### GIVEN TASK:
Produce word for word the lines of the data below running from the one that has "Model this object" to the one that has "X_AXIS, Y_AXIS, Z_AXIS", inclusive, and no others.

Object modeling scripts

-----

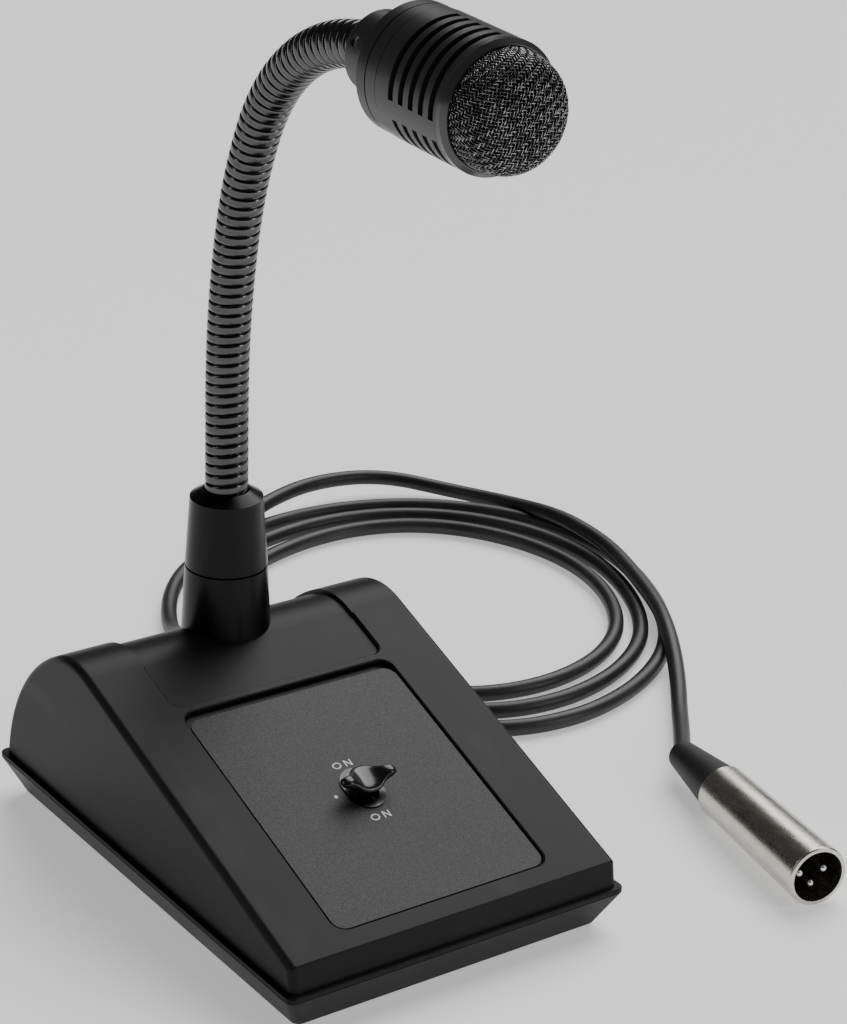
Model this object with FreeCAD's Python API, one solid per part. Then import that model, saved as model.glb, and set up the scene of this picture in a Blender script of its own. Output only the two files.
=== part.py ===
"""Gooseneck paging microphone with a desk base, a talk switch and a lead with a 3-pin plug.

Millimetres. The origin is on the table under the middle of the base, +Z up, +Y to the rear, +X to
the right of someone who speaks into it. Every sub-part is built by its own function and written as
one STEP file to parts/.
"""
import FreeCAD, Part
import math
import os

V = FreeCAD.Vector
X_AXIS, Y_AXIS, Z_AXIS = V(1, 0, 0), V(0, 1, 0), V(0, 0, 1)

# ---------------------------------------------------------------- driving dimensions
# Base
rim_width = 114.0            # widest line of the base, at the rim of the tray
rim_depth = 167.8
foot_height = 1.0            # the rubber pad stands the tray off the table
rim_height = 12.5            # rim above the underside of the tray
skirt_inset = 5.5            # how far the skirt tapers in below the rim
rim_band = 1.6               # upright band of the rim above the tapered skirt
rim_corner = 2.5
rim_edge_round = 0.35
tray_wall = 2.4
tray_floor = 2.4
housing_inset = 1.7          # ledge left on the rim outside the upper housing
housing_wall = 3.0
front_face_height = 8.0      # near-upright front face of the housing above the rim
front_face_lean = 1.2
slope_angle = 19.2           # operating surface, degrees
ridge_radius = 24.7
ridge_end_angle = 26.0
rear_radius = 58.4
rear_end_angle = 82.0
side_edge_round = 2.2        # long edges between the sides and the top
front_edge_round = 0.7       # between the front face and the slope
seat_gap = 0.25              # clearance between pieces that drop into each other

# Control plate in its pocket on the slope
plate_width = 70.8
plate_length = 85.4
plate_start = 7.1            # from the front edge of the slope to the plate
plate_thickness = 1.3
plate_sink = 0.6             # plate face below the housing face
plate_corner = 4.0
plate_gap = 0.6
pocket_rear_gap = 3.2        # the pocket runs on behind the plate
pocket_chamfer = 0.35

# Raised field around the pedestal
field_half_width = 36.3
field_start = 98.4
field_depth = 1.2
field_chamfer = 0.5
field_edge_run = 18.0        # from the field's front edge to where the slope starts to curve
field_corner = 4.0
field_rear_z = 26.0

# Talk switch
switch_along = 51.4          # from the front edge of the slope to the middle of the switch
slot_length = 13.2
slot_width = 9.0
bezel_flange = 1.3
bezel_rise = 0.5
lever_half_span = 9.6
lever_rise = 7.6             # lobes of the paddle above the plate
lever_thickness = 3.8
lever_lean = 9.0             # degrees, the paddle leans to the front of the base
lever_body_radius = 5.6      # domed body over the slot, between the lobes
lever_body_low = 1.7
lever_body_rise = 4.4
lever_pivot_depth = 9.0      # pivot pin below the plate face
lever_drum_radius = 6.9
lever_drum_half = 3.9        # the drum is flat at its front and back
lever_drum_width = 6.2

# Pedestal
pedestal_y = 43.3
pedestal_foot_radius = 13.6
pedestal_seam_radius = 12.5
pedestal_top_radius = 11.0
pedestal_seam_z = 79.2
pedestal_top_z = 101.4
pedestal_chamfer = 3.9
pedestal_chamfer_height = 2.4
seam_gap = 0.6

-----

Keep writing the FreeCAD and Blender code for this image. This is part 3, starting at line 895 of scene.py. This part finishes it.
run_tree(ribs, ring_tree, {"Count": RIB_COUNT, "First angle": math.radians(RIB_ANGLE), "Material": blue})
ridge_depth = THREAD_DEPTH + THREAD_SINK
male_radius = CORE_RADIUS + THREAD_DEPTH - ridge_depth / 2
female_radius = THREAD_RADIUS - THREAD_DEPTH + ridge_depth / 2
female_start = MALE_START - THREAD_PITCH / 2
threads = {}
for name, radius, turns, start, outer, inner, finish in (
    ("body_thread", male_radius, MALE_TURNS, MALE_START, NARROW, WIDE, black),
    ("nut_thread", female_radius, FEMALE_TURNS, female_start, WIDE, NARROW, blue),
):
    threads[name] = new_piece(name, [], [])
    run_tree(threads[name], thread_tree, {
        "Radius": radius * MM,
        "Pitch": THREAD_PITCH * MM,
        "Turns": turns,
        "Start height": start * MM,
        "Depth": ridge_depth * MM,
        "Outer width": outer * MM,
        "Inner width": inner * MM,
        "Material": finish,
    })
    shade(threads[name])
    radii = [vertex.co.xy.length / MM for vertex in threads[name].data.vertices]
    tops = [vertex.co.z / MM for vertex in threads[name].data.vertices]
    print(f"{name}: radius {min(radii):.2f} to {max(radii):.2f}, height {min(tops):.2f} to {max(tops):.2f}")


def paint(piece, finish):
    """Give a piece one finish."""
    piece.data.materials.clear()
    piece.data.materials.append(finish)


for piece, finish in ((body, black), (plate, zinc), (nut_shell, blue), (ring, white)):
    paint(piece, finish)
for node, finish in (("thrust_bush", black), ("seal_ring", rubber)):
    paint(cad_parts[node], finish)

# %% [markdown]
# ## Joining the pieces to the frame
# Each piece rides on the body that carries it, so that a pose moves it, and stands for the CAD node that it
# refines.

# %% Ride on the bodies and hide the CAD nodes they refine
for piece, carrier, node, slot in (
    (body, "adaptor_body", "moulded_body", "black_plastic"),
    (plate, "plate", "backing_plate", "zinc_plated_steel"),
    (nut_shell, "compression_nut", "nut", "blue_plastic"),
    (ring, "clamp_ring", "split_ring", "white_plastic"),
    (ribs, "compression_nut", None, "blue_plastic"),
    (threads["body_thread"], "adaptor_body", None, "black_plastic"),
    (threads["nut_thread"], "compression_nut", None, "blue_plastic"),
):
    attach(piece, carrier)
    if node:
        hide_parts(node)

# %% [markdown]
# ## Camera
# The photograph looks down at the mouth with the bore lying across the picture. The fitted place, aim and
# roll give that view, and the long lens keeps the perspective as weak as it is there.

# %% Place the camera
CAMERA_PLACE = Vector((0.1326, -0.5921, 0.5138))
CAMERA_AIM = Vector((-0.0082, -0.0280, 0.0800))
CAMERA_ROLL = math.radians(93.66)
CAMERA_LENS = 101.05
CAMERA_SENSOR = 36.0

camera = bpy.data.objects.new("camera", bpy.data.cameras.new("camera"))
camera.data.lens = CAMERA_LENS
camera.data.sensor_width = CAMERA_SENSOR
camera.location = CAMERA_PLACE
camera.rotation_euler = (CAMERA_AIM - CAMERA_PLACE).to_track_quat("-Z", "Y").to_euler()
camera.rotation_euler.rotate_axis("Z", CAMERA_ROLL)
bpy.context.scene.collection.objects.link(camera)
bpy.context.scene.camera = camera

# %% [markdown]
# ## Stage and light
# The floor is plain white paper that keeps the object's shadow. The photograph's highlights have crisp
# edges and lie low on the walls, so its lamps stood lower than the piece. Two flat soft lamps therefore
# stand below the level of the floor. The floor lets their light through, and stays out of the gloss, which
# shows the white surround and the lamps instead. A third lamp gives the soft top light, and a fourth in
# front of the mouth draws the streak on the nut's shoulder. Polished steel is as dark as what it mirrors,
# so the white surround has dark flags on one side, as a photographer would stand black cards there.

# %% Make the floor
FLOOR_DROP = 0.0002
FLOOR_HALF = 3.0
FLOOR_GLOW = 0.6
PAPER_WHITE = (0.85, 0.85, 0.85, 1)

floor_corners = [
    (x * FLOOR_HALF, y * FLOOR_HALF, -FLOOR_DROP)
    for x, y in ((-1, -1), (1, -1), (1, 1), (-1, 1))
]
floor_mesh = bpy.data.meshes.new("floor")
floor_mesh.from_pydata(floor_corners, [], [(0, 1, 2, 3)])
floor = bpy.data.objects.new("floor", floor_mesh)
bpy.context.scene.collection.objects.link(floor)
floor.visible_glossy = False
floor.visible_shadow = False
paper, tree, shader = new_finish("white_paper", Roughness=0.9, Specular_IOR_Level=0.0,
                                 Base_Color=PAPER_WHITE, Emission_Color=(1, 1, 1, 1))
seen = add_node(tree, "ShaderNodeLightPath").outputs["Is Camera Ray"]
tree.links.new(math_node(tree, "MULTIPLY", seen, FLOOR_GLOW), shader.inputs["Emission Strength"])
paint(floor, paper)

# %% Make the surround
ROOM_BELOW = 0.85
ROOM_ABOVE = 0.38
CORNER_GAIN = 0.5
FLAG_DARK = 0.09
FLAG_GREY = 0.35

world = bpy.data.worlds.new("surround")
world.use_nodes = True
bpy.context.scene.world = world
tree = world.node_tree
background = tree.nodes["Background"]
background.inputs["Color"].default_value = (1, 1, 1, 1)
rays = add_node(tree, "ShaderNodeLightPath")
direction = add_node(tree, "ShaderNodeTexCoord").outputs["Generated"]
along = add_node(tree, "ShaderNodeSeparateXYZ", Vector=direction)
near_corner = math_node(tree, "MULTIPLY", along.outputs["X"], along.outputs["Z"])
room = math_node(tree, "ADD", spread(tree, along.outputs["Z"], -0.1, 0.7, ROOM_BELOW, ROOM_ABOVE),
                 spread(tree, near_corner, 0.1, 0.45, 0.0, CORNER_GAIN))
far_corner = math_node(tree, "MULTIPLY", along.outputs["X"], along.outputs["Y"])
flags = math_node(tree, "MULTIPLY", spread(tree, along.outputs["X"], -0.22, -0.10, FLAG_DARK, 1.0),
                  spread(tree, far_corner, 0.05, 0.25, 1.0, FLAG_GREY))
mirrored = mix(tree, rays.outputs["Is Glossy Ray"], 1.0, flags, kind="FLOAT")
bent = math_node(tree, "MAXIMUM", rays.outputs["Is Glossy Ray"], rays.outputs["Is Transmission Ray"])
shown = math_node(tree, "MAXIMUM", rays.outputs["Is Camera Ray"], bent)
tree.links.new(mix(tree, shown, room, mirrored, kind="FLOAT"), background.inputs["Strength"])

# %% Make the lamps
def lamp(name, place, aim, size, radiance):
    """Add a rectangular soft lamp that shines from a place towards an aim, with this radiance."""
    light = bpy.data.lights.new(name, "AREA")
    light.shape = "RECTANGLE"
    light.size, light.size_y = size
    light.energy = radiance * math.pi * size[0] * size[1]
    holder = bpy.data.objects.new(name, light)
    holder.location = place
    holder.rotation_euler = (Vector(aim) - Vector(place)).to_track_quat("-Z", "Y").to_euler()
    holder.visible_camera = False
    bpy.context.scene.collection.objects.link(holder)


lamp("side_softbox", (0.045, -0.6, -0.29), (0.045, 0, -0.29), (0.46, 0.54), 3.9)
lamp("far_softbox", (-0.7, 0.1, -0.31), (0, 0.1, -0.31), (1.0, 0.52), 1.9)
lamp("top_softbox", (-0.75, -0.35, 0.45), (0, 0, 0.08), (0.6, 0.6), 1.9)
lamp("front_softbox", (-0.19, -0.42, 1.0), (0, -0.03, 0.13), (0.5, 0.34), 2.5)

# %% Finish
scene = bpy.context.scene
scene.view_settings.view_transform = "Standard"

-----

### EXERCISE RESULT:
Model this object with FreeCAD's Python API, one solid per part. Then import that model, saved as model.glb, and set up the scene of this picture in a Blender script of its own. Output only the two files.
=== part.py ===
"""Gooseneck paging microphone with a desk base, a talk switch and a lead with a 3-pin plug.

Millimetres. The origin is on the table under the middle of the base, +Z up, +Y to the rear, +X to
the right of someone who speaks into it. Every sub-part is built by its own function and written as
one STEP file to parts/.
"""
import FreeCAD, Part
import math
import os

V = FreeCAD.Vector
X_AXIS, Y_AXIS, Z_AXIS = V(1, 0, 0), V(0, 1, 0), V(0, 0, 1)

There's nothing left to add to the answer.